En Colombie-Britannique et en Alberta, une loi stipule que toute modification à la Constitution soit approuvée par référendum. Il serait inacceptable que le Québec, concerné au premier chef, n'ait pas la même exigence démocratique.
Mario Dumont salivait déjà hier quand il a demandé à M. Charest quels nouveaux pouvoirs il entendait exiger. De toute évidence, la barre ne sera jamais assez haute pour l'ADQ, dont le programme demeure pourtant très vague quand il s'agit de définir ce que signifierait concrètement le statut d'autonomie qu'elle réclame.

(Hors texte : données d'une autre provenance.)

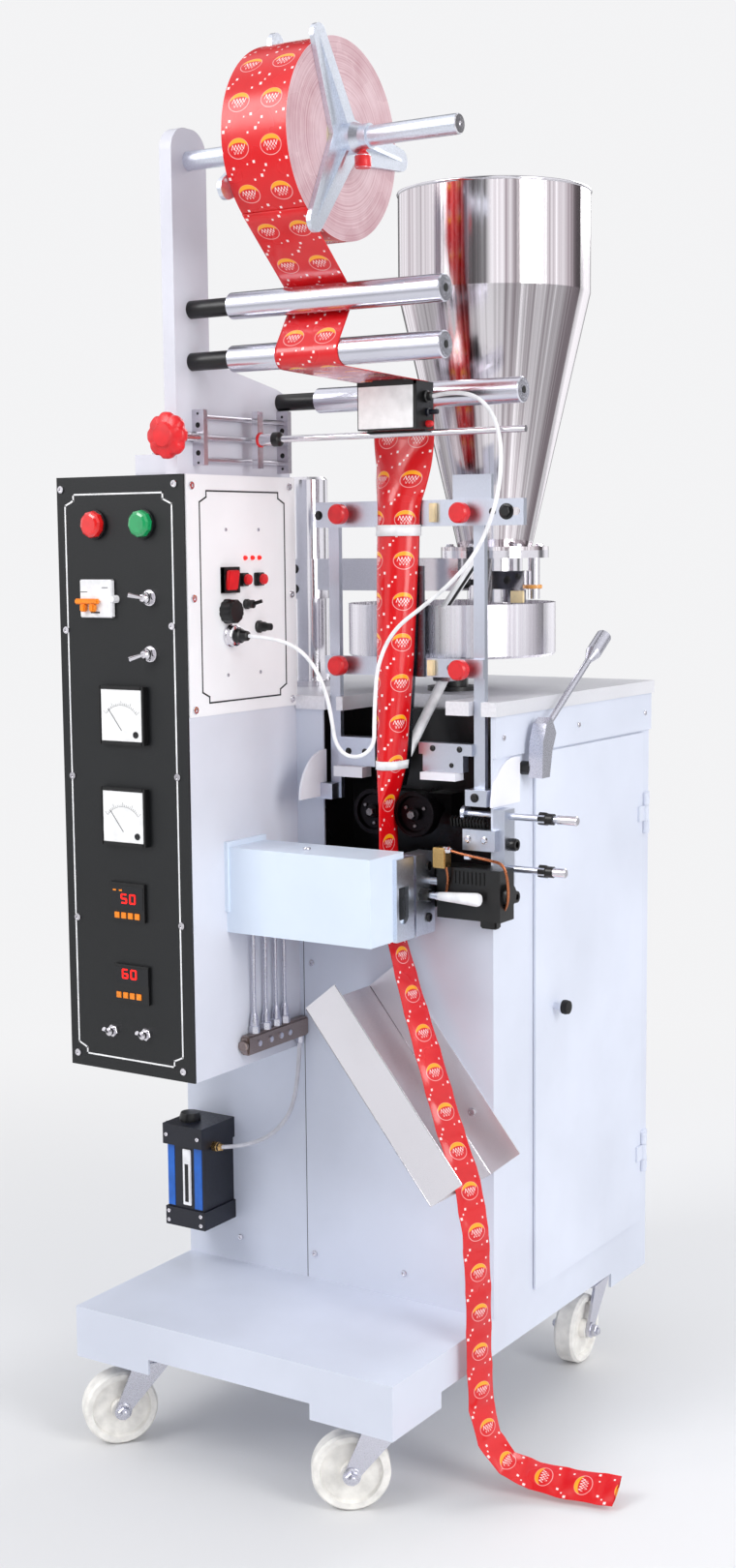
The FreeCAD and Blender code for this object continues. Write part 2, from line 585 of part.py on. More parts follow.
# Hopper, its post and its gate
post_low = "cabTop + topThick"
column = turned("XZ", [
    ("0", post_low), ("postFoot", post_low), ("postFoot", post_low + " + 8"), ("postRad", post_low + " + 8"),
    ("postRad", "clampLow"), ("postClamp", "clampLow"), ("postClamp", "clampTop"), ("postRad", "clampTop"),
    ("postRad", "postTop - 4"), ("postRad - 4", "postTop"), ("0", "postTop")], "V_Axis",
    at=("postX", "hopY", "0"))
arm = box("postX", "hopY - armDeep / 2", "armLow", "hopX - hopNeckRad - postX", "armDeep",
          "clampTop - armLow")
node("hopper_post", fuse(column, arm))
wall_low = "hopNeck + flangeThick / 2"
node("hopper", turned("XZ", [
    ("hopNeckRad", "hopNeck"), ("hopFlange", "hopNeck"), ("hopFlange", wall_low), ("hopNeckRad + 4", wall_low),
    ("hopRad", "hopBreak"), ("hopRad", "hopTop"), ("hopRad - hopSheet", "hopTop"),
    ("hopRad - hopSheet", "hopBreak"), ("hopNeckRad + 1", wall_low + " + 3")], "V_Axis",
    at=("hopX", "hopY", "0")))
gate_low = "hopNeck - flangeThick"
spout = turned("XZ", [
    ("0", "spoutLow"), ("spoutRad + 3", "spoutLow"), ("spoutRad + 3", gate_low), ("hopFlange", gate_low),
    ("hopFlange", "hopNeck"), ("0", "hopNeck")], "V_Axis", at=("hopX", "hopY", "0"))
gate = box("hopX + 15", "hopY - spoutRad", "gateLow", "gateWide", "spoutRad", "gateHigh")
pointer = box("hopX + 38", "hopY - spoutRad + 2", "gateLow - 18", "18", "16", "18")
gate_post = rod("Z", "hopX + hopFlange - gatePostRad", "hopY - 8", "panTop + 6", "gatePostRad",
                gate_low + " - panTop - 6")
node("hopper_gate", cut(fuse(spout, gate, pointer, gate_post),
                        rod("Z", "hopX", "hopY", "spoutLow - 1", "spoutRad", "hopNeck - spoutLow + 2")))


# Filler pan
pan_seat = "cabTop + topThick"
pan = turned("XZ", [
    ("0", pan_seat + " + 1"), ("panShaft", pan_seat + " + 1"), ("panShaft", "panLow"),
    ("panRad - 3", "panLow"), ("panRad", "panLow + 3"), ("panRad", "panTop"), ("panRad - panSheet", "panTop"),
    ("panRad - panSheet", "panLow + panFloor"), ("30", "panLow + panFloor"), ("12", "panLow + panFloor + 14"),
    ("0", "panLow + panFloor + 14")], "V_Axis", at=("panX", "panY", "0"))
node("filler_pan", pan)
node("pan_bearing", turned("XZ", [
    ("panShaft + runFit", pan_seat), ("panFlange", pan_seat),
    ("panFlange", pan_seat + " + 6"), ("panBearing", pan_seat + " + 6"),
    ("panBearing", pan_seat + " + 22"), ("panShaft + runFit", pan_seat + " + 22")],
    "V_Axis", at=("panX", "panY", "0")))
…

Du discours de Toronto (septembre 2002) au conseil général de Drummondville (septembre 2004), l'ADQ est passée de l'évacuation complète de la question constitutionnelle à la réclamation des 22 pouvoirs du rapport Allaire. Depuis ce temps, on ne sait plus trop ce qu'il en est.
Dans l'hypothèse où les projets constitutionnels de M. Harper dépasseraient le stade du simple ballon d'essai, la partie serait plus délicate pour Pauline Marois. Quand elle a voulu s'enquérir des exigences de M. Charest, il a eu beau jeu de railler sa conversion au fédéralisme.
Remarquez, la «gouvernance nationale» promise par le PQ promet bien le rapatriement de pouvoirs directement liés à l'identité québécoise (culture, langue, communications, immigration). Bien entendu, c'est simplement en attendant.